Quando notam que não há jeito, decidem que é melhor conter tudo o que temem no espaço que está sendo construído nas bordas da cidade. Afinal, a periferia está muito distante da realidade das classes mais altas, sua grande população pobre atravessa a cidade para trabalhar, mas depois volta para dormir algumas horas no subúrbio.
Como hoje, o Estado dos anos 1980 chega primeiro com a repressão, com a polícia. Abaixo-assinados de moradores dos bairros pobres são ignorados, mas muitas manifestações dos favelados são tratadas com cacetetes e bala. Luz, asfalto, canalização dos córregos, ônibus. Parte da nossa conectada periferia do século XXI nem tem idéia do que é viver sem isso, mesmo sabendo que ainda existem regiões onde falta tudo.

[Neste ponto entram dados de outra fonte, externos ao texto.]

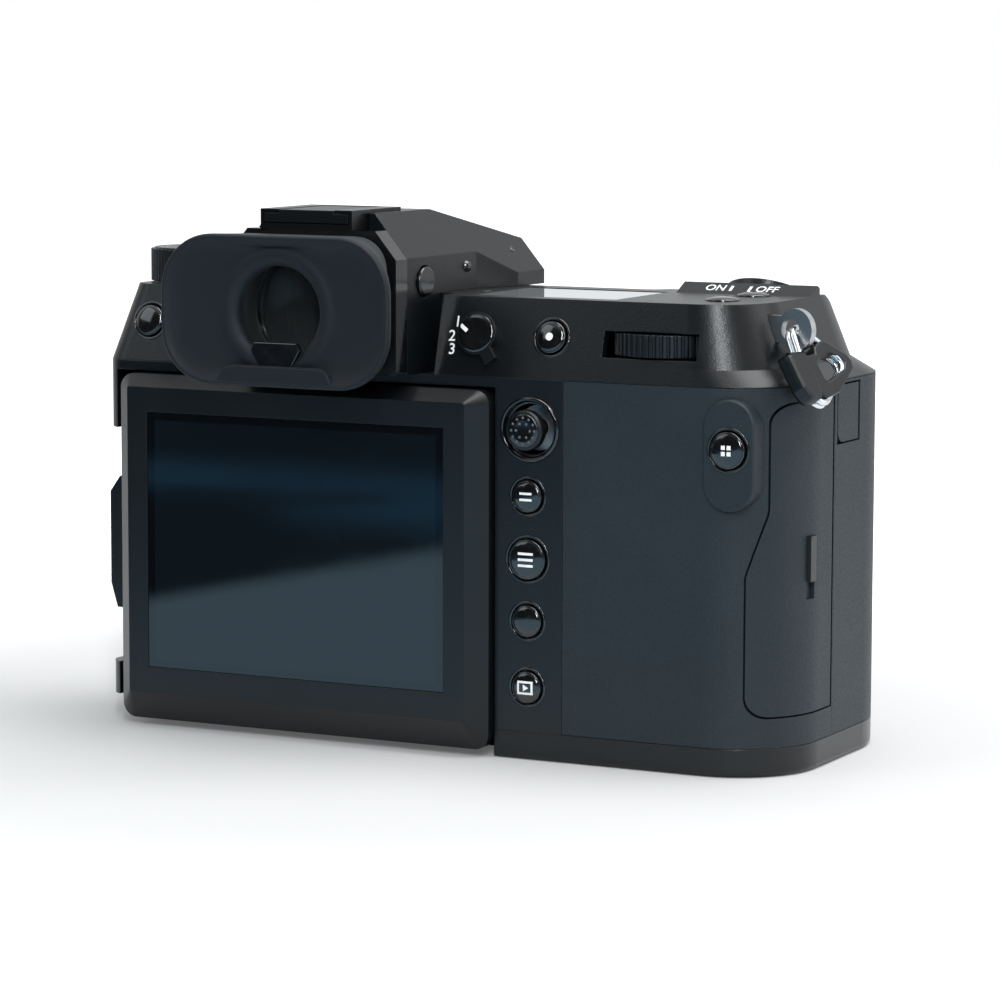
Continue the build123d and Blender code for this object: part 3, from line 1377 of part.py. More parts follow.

Com pais e mães ocupados em manter a sobrevivência da família numa metrópole hostil, jovens negros, pobres, filhos de nordestinos e mineiros aprendem a viver na década de 80. Encontram diversão, amam, estudam, fazem amigos, mas também conhecem a violência da PM e o descaso do poder público, sentem como são discriminados por causa de sua cor.
O moleque que usa roupas e marcas citadas na música “Quanto vale o show” é o perfil do marginal imaginado pela elite, seu jeito, sua fala, seu corpo são alvos da PM e dos justiceiros. Sua origem, seu bairro, a ausência de “boa aparência” são fatores de rejeição nas entrevistas de emprego.
Uma parcela dos moradores das favelas começa a ver seus filhos sendo mortos, encontram corpos em lixões, esquinas, campinhos, escadarias. O ricos assistem tudo pela TV, ou ficam sabendo ao ouvir rádio em seus carros. Foi diluída a sensação de segurança que a presença da polícia e dos justiceiros passava para os favelados, apenas para os favelados. A elite está sossegada. A vida de muitos suburbanos fica em segundo plano na agenda dos governos que entram e saem.
Os heróis da elite têm estátuas e monumentos em cada canto da cidade. Santo Amaro, uma das regiões que mais crescem, tem Borba Gato, bandeirante, assassino e escravizador de índios, marcando o início de seu território, uma obra gigante inaugurada em 1963. Poucos sabem disso, tudo é precário nos extremos da cidade de São Paulo. Na norte, na sul, leste, oeste, os garotos estão crescendo. Samba e funk são a trilha da chamada função. A personalidade de cada um dos Racionais MCs começa a ser formada neste contexto. A fúria negra está nascendo.